Доктор двинулся было к экипажу, но на полпути остановился.
– Это все, что я могу сказать, господа, – хрипло произнес он. – Но я могу еще кое-что показать.
Оглядевшись, Лазариус вытащил из кустов толстую суковатую корягу, одним концом опер ее о большой камень и прыгнул на нее сверху обеими ногами. Раздался сухой треск.
– Все указывает на то, что убийца именно так ломал им конечности.
Лазариус швырнул окурок в направлении прибрежных кустов. Обслюнявленная сигара, побывавшая в руках, только что ощупывавших трупы, повисла на ветке.
Мок опять ощутил волосы в глотке и быстро опустился на четвереньки. Видя, как его корчит, полицейские с отвращением отошли в сторону. Никто не держал его за покрытые потом виски, никто не нажал на желудок, чтобы вызвать рвоту. Несчастливый выдался сегодня у Мока день.

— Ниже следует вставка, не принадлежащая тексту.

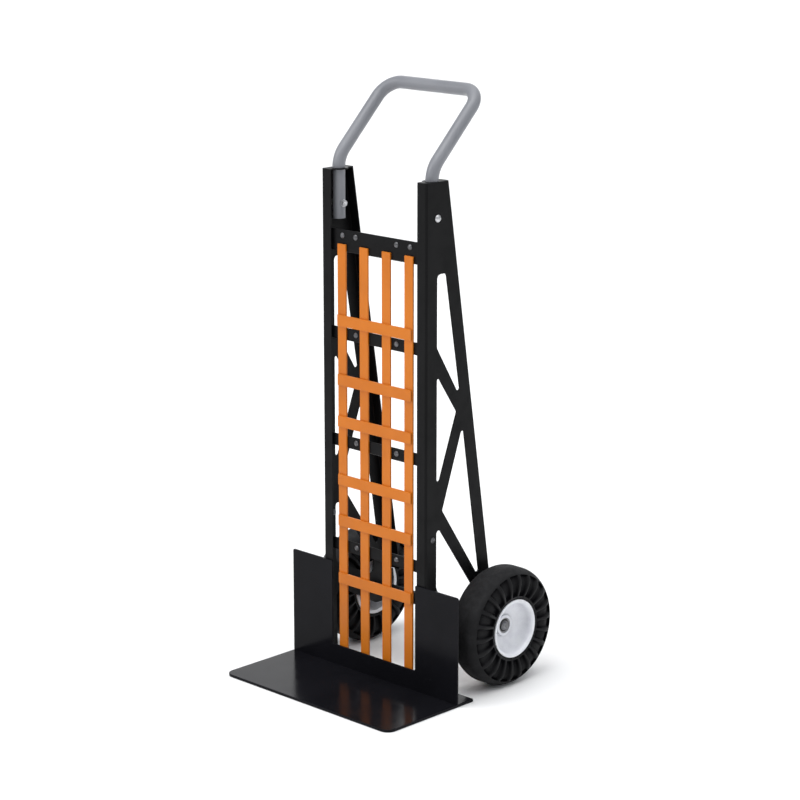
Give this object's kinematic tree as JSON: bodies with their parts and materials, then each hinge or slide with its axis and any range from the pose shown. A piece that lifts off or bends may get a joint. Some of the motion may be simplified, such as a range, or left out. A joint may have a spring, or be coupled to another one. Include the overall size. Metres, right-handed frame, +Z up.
{
  "type": "hand truck",
  "caption": "Upright two-wheel hand truck: folded steel side frames, orange load grid, tubular loop handle, broad toe plate and ribbed tyres on dished white rims.",
  "frame": {"origin": "on the floor under the middle of the whole truck's box, standing upright on its toe plate and wheels", "axes": "+X to the truck's right seen from the load side, -Y the load side (toe plate), +Z up"},
  "size_m": [0.5228, 0.5385, 1.331],
  "materials": {
    "frame_black": "satin black powder coat",
    "plate_black": "gloss black powder coat",
    "grid_orange": "gloss orange powder coat",
    "handle_grey": "satin silver-grey powder coat",
    "zinc": "bright zinc plate",
    "bolt_black": "black zinc plate, dull",
    "axle_steel": "turned steel",
    "bearing_steel": "ground steel",
    "seal_black": "moulded seal",
    "tyre_rubber": "ribbed sidewall, plain tread",
    "rim_white": "moulded white nylon"
  },
  "bodies": {
    "frame": {"side_frame_left": "frame_black", "side_frame_right": "frame_black", "top_cap_left": "frame_black", "top_cap_right": "frame_black", "cross_member_top": "frame_black", "cross_member_upper": "frame_black", "cross_member_middle": "frame_black", "cross_member_lower": "frame_black", "load_strap_1": "grid_orange", "load_strap_2": "grid_orange", "load_strap_3": "grid_orange", "load_strap_4": "grid_orange", "load_bar_1": "grid_orange", "load_bar_2": "grid_orange", "load_bar_3": "grid_orange", "load_bar_4": "grid_orange", "load_bar_5": "grid_orange", "load_bar_6": "grid_orange", "back_plate": "plate_black", "nose_plate": "plate_black", "handle_loop": "handle_grey", "handle_spacers": "zinc", "handle_bolts": "zinc", "handle_washers": "zinc", "handle_nuts": "zinc", "cross_bolts": "bolt_black", "cross_nuts": "bolt_black", "frame_bolts": "bolt_black", "frame_nuts": "bolt_black", "axle": "axle_steel", "axle_tube": "frame_black", "axle_spacers": "axle_steel", "bearing_spacers": "axle_steel", "axle_washers": "zinc", "axle_caps": "zinc", "inner_races": "bearing_steel"},
    "wheel_left": {"tyre_left": "tyre_rubber", "rim_left": "rim_white", "outer_races_left": "bearing_steel", "bearing_balls_left": "bearing_steel", "bearing_shields_left": "seal_black"},
    "wheel_right": {"tyre_right": "tyre_rubber", "rim_right": "rim_white", "outer_races_right": "bearing_steel", "bearing_balls_right": "bearing_steel", "bearing_shields_right": "seal_black"}
  },
  "joints": [
    {"name": "wheel_left_spin", "type": "hinge", "parent": "frame", "child": "wheel_left", "pos_m": [-0.2162, 0.13475, 0.1345], "axis": [1, 0, 0], "continuous": true},
    {"name": "wheel_right_spin", "type": "hinge", "parent": "frame", "child": "wheel_right", "pos_m": [0.2162, 0.13475, 0.1345], "axis": [1, 0, 0], "continuous": true}
  ]
}
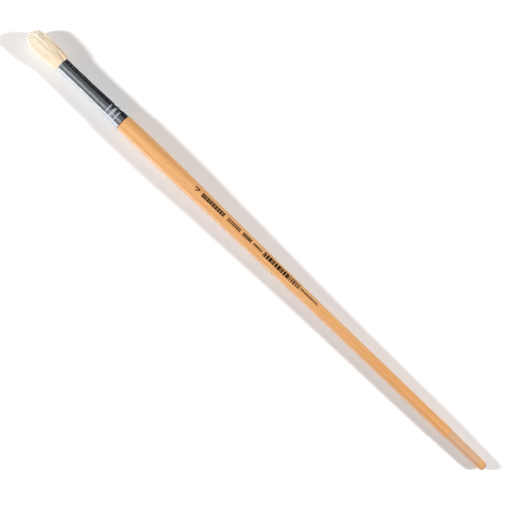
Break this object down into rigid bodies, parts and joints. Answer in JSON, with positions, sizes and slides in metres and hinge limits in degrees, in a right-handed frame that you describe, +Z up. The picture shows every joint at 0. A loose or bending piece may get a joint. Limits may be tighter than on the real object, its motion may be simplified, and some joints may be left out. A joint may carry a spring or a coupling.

Бреслау, понедельник, 1 сентября 1919 года, девять утра
В большом глиссере, которому в войну так и не довелось понюхать пороху (а теперь бреславльская речная полиция была и подавно демобилизована), сидело шестеро полицейских в гражданском. Стоящий у штурвала матрос Мартин Гарбе украдкой разглядывал их из-под козырька своей фуражки, а когда отрывистая беседа пассажиров становилась совсем скучной, водил взглядом по незнакомым берегам, обсаженным деревьями и украшенным огромными зданиями. Хотя Гарбе уже несколько лет жил в Бреслау, в речной полиции он служил всего пару недель, и вид города со стороны Одера не переставал его восхищать. Мартин то и дело наклонялся к сидящему ближе всех полицейскому семитской наружности и расспрашивал о местах, мимо которых они проплывали.